Organically grown tomatoes
Nitrogen and phosphorus availability
Project manager: Birgitta Båth, Department of Crop Production Ecology, SLU
This two-year project will investigate the effects of some common soil improvers and fertilisers on pH. The project will be based on the existing conditions in three production units included in the participatory research group and will begin with characterisation of soil nutrient status in the three production units, which represent different fertilisation strategies. These soils will be used throughout the project’s sub-studies, which will be carried out on-site and at small scale at SLU-Uppsala.
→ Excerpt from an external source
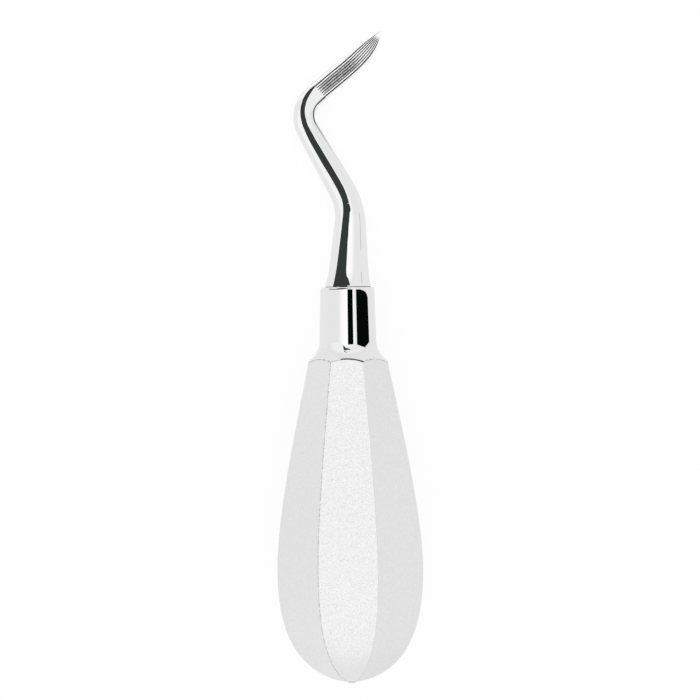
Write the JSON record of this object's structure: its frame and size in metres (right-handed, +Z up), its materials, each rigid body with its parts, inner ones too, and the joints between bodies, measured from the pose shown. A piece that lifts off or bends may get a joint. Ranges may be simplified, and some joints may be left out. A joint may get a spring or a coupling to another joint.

Nitrogen and phosphorus availability in the soil in the production units and uptake in the plant will be monitored once a week for 10 weeks.
In incubation and greenhouse experiments at SLU, the pH decrease after application of:
- unlimed peat
- kieserite and
- blood meal
will be compared with the pH decrease after application of oxalic acid.
We will also investigate whether lowering the pH increases phosphorus uptake and elevates the nitrogen concentration in the tomato plant and whether any increase that occurs in phosphorus availability affects the uptake of zinc, copper, iron and manganese. Through antagonism during uptake by the plant, high availability of phosphorus can cause deficiency of these elements.
In greenhouse experiments we will also investigate how straw affects nitrogen and phosphorus availability in the tomato beds. After application of a readily available carbon source such as straw, the soil microflora multiplies and during subsequent turnover of this microflora, immobilised plant nutrients are released and made available to plants. Organic acids are released simultaneously and these temporarily lower the pH and form stable chelates with aluminium, calcium and iron, which decreases phosphorus immobilisation. Nitrogen is also immobilised in the microflora after addition of straw but since unlike phosphorus nitrogen is not immobilised in poorly degradable compounds, the net affect of straw addition can be expected to be negative in the case of nitrogen.